Objective:
Output all lines exactly, with nothing added or dropped.

Data lines:
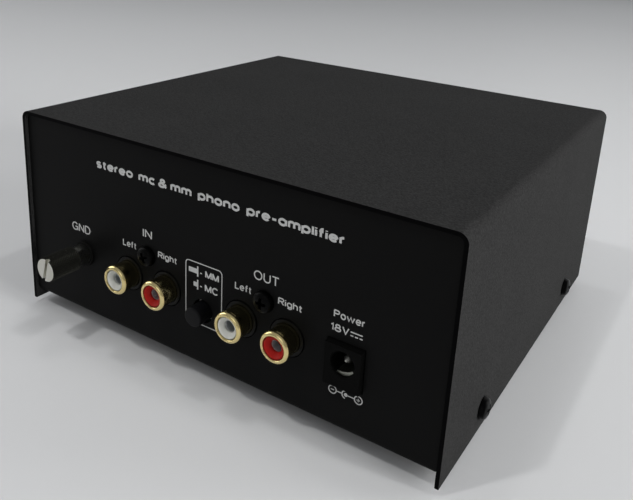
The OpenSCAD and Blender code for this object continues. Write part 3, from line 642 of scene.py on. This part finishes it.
def inletLeaf():  # a tongue pressed round the bore's lower side, with a thick turned-up lip
    bm = bmesh.new()
    x, z = inlet["x"], inlet["z"]
    radius, thick, front = inlet["leaf"]
    outer = circle(x, z, radius, *inlet["leafSpread"], 72)
    rows = []
    for along, share in inlet["lipFade"]:
        inner = []
        for k, (a, b) in enumerate(outer):
            rise = thick + inlet["lip"] * share * math.sin(math.pi * k / (len(outer) - 1))
            grow = 1 - rise / radius
            inner.append((x + (a - x) * grow, z + (b - z) * grow))
        rows.append([(a, front + along, b) for a, b in outer + inner[::-1]])
    addSkin(bm, rows)
    addTail(bm, x, **inlet["leafTail"])
    newPiece("inletLeaf", bm, leafShadedTin, stands="inlet_spring", slot="tin_plate")


inletPin()
inletLeaf()

coil = {"front": -53.8, "height": 21.0, "radius": 2.5, "wire": 0.2, "turns": 3.5, "steps": 40,
        "long": 4.0, "ease": 0.02, "left": 0.37}


def modeSpring():  # the button's return coil, pressed against the switch body
    bm = bmesh.new()
    rows = []
    radius, wire, ease = (coil[k] for k in ("radius", "wire", "ease"))
    count = round(coil["turns"] * coil["steps"])
    for i in range(count + 1):
        turn = 2 * math.pi * coil["turns"] * i / count
        along = wire + ease + (coil["long"] - 2 * (wire + ease)) * i / count
        row = []
        for a, b in circle(0, 0, wire, steps=12):
            row.append(((radius + a) * math.cos(turn), (radius + a) * math.sin(turn), along + b))
        rows.append(row)
    addSkin(bm, rows, alongY(0, coil["front"], coil["height"]))
    piece = newPiece("modeSpring", bm, springSteel, stands="mode_spring", slot="spring_steel", smooth=60)
    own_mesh(piece)


modeSpring()
print("switch and inlet made")


# ground thumbscrew: a knurled barrel with a slotted face, a neck and a thread

# neck: radius and length; thread: radius, depth, pitch and length; slot: width, depth and turn
thumb = {"place": (-44.8, -70.0, 24.0), "radius": 3.6, "long": 9.7, "edge": 0.3, "neck": (2.95, 3.5),
         "thread": (2.0, 0.38, 0.7, 9.0), "diamonds": 28, "diamondLong": 0.85, "groove": 0.36,
         "slot": (1.0, 0.9, 16)}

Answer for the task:
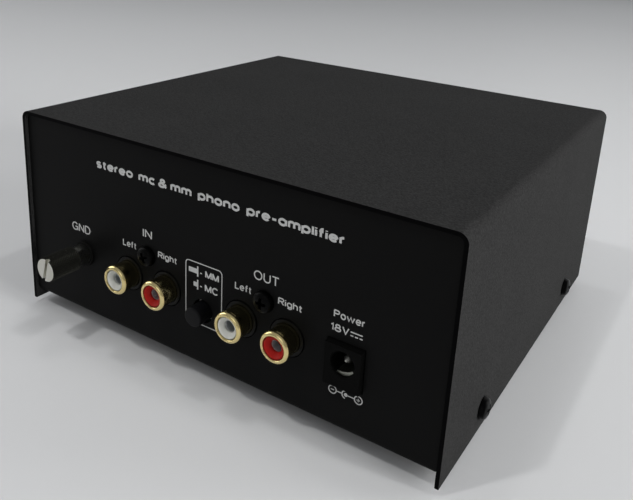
The OpenSCAD and Blender code for this object continues. Write part 3, from line 642 of scene.py on. This part finishes it.
def inletLeaf():  # a tongue pressed round the bore's lower side, with a thick turned-up lip
    bm = bmesh.new()
    x, z = inlet["x"], inlet["z"]
    radius, thick, front = inlet["leaf"]
    outer = circle(x, z, radius, *inlet["leafSpread"], 72)
    rows = []
    for along, share in inlet["lipFade"]:
        inner = []
        for k, (a, b) in enumerate(outer):
            rise = thick + inlet["lip"] * share * math.sin(math.pi * k / (len(outer) - 1))
            grow = 1 - rise / radius
            inner.append((x + (a - x) * grow, z + (b - z) * grow))
        rows.append([(a, front + along, b) for a, b in outer + inner[::-1]])
    addSkin(bm, rows)
    addTail(bm, x, **inlet["leafTail"])
    newPiece("inletLeaf", bm, leafShadedTin, stands="inlet_spring", slot="tin_plate")


inletPin()
inletLeaf()

coil = {"front": -53.8, "height": 21.0, "radius": 2.5, "wire": 0.2, "turns": 3.5, "steps": 40,
        "long": 4.0, "ease": 0.02, "left": 0.37}


def modeSpring():  # the button's return coil, pressed against the switch body
    bm = bmesh.new()
    rows = []
    radius, wire, ease = (coil[k] for k in ("radius", "wire", "ease"))
    count = round(coil["turns"] * coil["steps"])
    for i in range(count + 1):
        turn = 2 * math.pi * coil["turns"] * i / count
        along = wire + ease + (coil["long"] - 2 * (wire + ease)) * i / count
        row = []
        for a, b in circle(0, 0, wire, steps=12):
            row.append(((radius + a) * math.cos(turn), (radius + a) * math.sin(turn), along + b))
        rows.append(row)
    addSkin(bm, rows, alongY(0, coil["front"], coil["height"]))
    piece = newPiece("modeSpring", bm, springSteel, stands="mode_spring", slot="spring_steel", smooth=60)
    own_mesh(piece)


modeSpring()
print("switch and inlet made")


# ground thumbscrew: a knurled barrel with a slotted face, a neck and a thread

# neck: radius and length; thread: radius, depth, pitch and length; slot: width, depth and turn
thumb = {"place": (-44.8, -70.0, 24.0), "radius": 3.6, "long": 9.7, "edge": 0.3, "neck": (2.95, 3.5),
         "thread": (2.0, 0.38, 0.7, 9.0), "diamonds": 28, "diamondLong": 0.85, "groove": 0.36,
         "slot": (1.0, 0.9, 16)}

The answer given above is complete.